Tuesday, November 10, 2009

Which is more effective - a team or community of practice?

I am writing an abstract for the conference "Breathing new life into maternity care". This conference is a multi-disciplinary conference held in 2010 in Alice Springs, Australia.

Team or community of practice?
One of the main aims of the conference is to bring midwives and obstetricians together to encourage more collaborative teamwork amongst the two professions. I was all set to write an abstract talking about how we can use online communication tools to work more effectively as a virtual team. But I have got side tracked into asking the question: should we be aiming to form virtual teams in maternity services or would it be more appropriate to think in terms of communities of practice? What is the difference? What will work better?

Working in teams
I have to be honest and admit to some suspicion when I hear the call for 'teamwork'. I welcome inter-professional collaboration but my idea of teamwork sometimes differs from that of other health professionals. I'm all for teamwork but in a team where I am an equal partner, bringing my own strengths and perspectives that are valued along with every other member of the team.

Developing communities of practice
So maybe we should be focusing on developing communities of practice as opposed to teams. I see communities of practice being less hierarchical than teams and more inclusive...where members work together to support, mentor and develop each other....and where consumers (and their families) can join and contribute.

What do you think - is there a difference between teams and communities of practice, or is it just a matter of semantics?

Image: '3D Full Spectrum Unity Holding Hands Concept'
www.flickr.com/photos/22177648@N06/2137735924 lumaxart


willie campbell said...

I am inclined to believe teams are an institutional structure. there will be exepctations of roles and their place in a heirarchy. A community of practice is somehow looser and softer in its political impact, BUT may take so much time to work through that maybe a team will get the work done.

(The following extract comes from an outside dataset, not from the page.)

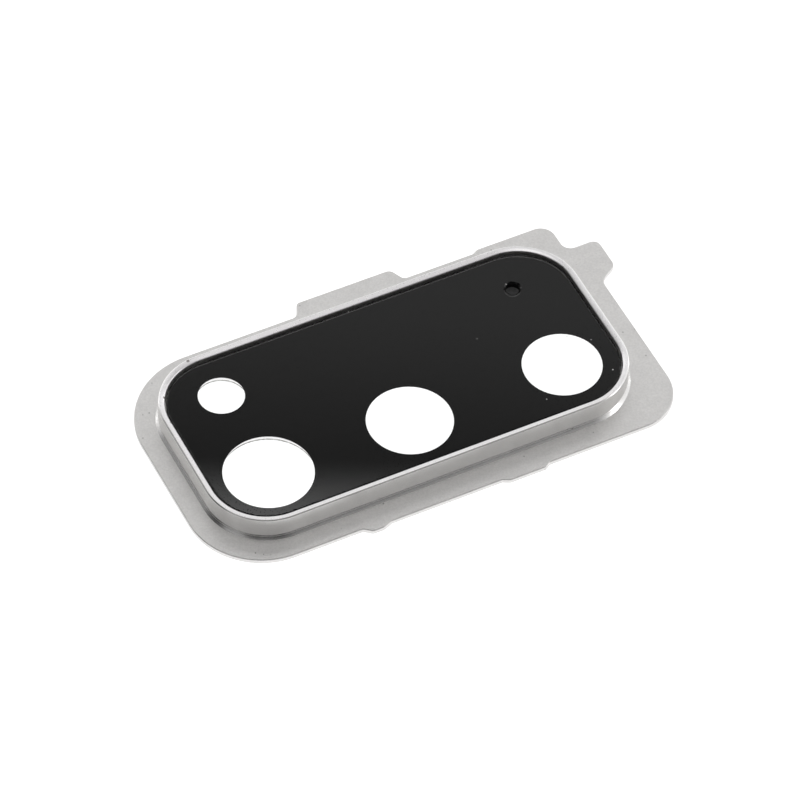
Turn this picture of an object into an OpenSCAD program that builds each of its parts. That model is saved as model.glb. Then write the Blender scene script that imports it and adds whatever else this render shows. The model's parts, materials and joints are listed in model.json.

Coordinator of the Printernet Project said...

If there is a clear definable goal it's appropriate to organize in a team. The best teams are informal and pretty small with people who have worked together, share the same values and most important are committed to achieving a goal within a specific time frame. It reorganizes when the goal is met.

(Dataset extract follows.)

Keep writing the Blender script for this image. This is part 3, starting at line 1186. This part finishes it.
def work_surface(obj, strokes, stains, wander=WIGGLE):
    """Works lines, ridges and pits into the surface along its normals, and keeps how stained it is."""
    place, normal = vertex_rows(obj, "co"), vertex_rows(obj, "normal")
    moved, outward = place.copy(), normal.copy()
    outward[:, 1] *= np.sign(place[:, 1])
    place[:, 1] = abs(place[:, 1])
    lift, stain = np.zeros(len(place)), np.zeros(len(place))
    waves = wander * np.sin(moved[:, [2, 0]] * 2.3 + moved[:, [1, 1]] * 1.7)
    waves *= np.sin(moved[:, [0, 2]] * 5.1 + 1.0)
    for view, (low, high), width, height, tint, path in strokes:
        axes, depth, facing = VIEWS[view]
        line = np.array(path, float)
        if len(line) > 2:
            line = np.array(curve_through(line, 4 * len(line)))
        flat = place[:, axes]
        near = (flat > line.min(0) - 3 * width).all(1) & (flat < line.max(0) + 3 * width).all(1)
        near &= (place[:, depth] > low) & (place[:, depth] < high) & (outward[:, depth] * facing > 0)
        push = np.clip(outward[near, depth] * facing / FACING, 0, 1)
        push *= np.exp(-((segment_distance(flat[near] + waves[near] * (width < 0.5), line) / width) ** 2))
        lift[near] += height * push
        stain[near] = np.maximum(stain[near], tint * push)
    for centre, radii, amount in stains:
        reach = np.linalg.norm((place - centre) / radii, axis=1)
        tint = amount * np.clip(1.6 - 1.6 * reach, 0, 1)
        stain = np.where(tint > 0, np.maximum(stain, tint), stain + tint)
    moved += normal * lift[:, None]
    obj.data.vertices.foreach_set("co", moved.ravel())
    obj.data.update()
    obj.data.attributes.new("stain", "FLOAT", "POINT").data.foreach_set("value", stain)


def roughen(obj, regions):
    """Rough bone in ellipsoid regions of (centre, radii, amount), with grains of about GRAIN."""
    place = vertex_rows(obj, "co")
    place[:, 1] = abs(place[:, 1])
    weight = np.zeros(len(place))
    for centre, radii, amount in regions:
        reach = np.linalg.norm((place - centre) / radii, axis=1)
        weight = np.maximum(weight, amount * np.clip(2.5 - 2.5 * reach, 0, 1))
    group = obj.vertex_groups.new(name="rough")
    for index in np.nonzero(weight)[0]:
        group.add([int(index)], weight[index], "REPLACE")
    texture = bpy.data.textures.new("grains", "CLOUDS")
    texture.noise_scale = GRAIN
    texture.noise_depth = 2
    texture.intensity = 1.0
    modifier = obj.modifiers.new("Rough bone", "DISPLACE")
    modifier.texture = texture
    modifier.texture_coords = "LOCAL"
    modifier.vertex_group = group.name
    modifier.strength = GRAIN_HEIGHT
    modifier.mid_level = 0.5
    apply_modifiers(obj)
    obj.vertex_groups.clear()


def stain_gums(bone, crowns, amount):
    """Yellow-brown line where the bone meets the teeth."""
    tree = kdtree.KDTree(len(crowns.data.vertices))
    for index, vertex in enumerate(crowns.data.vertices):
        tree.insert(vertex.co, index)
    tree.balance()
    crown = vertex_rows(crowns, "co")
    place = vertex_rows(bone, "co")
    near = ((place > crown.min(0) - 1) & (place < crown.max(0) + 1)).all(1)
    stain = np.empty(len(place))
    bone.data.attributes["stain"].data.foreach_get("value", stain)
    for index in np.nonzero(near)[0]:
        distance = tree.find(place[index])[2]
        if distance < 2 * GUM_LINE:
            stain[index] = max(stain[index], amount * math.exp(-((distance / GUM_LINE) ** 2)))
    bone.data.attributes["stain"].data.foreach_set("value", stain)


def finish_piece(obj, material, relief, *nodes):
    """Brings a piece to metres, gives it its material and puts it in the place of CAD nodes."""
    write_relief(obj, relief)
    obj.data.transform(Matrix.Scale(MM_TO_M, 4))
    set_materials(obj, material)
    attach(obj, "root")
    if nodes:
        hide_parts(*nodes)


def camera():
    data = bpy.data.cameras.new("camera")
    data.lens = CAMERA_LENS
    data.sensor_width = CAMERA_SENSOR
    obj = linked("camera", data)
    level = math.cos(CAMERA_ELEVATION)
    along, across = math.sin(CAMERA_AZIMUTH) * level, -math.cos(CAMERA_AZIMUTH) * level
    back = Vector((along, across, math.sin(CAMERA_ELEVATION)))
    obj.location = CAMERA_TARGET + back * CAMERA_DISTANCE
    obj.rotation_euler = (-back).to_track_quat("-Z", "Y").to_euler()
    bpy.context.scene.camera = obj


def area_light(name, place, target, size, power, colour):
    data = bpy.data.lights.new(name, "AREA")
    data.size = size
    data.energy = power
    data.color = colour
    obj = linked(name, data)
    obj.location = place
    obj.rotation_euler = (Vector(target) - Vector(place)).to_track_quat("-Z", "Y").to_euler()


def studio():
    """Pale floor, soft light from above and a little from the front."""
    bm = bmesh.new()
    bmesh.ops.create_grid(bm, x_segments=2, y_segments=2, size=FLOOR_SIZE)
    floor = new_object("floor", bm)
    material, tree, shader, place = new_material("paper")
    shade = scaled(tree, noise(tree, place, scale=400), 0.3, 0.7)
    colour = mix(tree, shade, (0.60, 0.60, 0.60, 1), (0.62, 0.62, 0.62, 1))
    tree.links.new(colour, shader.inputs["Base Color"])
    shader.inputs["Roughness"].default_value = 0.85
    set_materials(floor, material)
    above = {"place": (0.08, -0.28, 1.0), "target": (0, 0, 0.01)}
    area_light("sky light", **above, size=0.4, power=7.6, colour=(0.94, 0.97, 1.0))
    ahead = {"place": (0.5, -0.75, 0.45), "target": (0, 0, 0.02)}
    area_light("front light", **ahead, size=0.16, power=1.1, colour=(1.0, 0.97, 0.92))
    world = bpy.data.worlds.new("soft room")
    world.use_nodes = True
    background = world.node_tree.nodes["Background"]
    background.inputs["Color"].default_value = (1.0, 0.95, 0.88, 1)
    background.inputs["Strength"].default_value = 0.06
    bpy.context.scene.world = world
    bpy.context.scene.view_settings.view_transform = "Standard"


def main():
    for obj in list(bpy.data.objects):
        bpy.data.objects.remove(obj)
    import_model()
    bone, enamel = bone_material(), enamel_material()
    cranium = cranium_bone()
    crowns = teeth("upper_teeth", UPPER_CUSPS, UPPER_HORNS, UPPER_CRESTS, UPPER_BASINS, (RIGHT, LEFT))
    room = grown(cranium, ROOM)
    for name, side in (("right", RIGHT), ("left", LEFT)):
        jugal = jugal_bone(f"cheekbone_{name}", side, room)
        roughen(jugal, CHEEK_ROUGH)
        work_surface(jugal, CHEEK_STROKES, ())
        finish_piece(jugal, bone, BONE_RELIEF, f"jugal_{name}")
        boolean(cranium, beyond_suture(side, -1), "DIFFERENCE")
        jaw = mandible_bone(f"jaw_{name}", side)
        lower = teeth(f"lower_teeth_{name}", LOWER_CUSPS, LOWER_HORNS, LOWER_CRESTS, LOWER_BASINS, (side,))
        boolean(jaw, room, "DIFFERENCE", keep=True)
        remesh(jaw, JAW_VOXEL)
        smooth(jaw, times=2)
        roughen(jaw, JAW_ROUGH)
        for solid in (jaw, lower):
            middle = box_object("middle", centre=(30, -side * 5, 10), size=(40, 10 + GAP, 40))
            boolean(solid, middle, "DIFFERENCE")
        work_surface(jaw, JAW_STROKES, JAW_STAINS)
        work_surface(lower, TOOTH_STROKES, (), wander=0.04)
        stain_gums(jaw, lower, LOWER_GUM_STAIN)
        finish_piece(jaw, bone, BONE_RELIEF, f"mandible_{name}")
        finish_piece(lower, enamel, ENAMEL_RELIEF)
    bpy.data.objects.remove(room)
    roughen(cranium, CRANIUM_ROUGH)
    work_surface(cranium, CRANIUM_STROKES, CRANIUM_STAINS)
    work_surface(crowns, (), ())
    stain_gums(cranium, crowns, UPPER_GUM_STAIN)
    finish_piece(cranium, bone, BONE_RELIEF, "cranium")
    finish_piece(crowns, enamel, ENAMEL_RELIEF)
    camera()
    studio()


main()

A community of practice is the best framework from which teams can emerge and disband.

It's a bit like a schoolyard. People hang out, get ot know each other to build trust and a common language.

Then 3 or 5 kids join together to play basketball. On the court, different rules. The point is to win. When the game is over, the individuals get back to helping each other and hanging out.

Sarah Stewart said...

@Willie There's no doubt there are times when you want a team to swing into action, with a clear leader and members who are prepared to get on and do as they are told quickly and efficiently - this is especially true in times of clinical emergencies. However, for longer term collaboration I believe a COP approach will be more effective. Research has shown that teams in maternity services can be dysfunctional because one profession always wants to take the leadership role and other health professionals/team members do not feel valued. We have to get away from hierarchical approaches to collaboration.

The other thing about COPs is that health consumers/patients can become members of that community...or that would be my vision.

@The people involved... Thanks so much for your definition...helped me get my head around the two concepts.

Moira said...

I like the notion of a COP. It ifeels more flexible and inclusive of the needs & changing needs of the client/patient/family/community itself. A team, with it's goals and process and hierarchy feels less wieldy etc + everything you have said about teams. A COP feels like it is easier to have that inclusive pt (etc) centred approach that is not about the team ( read hierarchy etc). By the way - semantics are meaning and words we choose, language, is human's access to convey meaning :)

Custom Essay Writing said...

I guess team work is more effective. If, the team members work for personal development than there is a greater chance of failure. If they work for communal practice by setting apart from personal growth concept then there is a greater chance of achieving your team or communal goals

Sarah Stewart said...

Hello Moira and Essay writing

What research has shown is that teams made up of doctors and midwives can be dysfunctional because of the hierarchical approach in healthcare ie doctors are at the top of the tree and midwives feel undervalued. I would like to see how scenarios in SL can help develop effective teamwork, where you are away from the stresses of real life situations but with the authenticity that SL affords. What I need are some people to collaborate with me on this.

Helen said...

Hi Sarah
I think this is an interesting question, but I am not sure that I understand the difference between the two terms. Can you please explain it a bit more?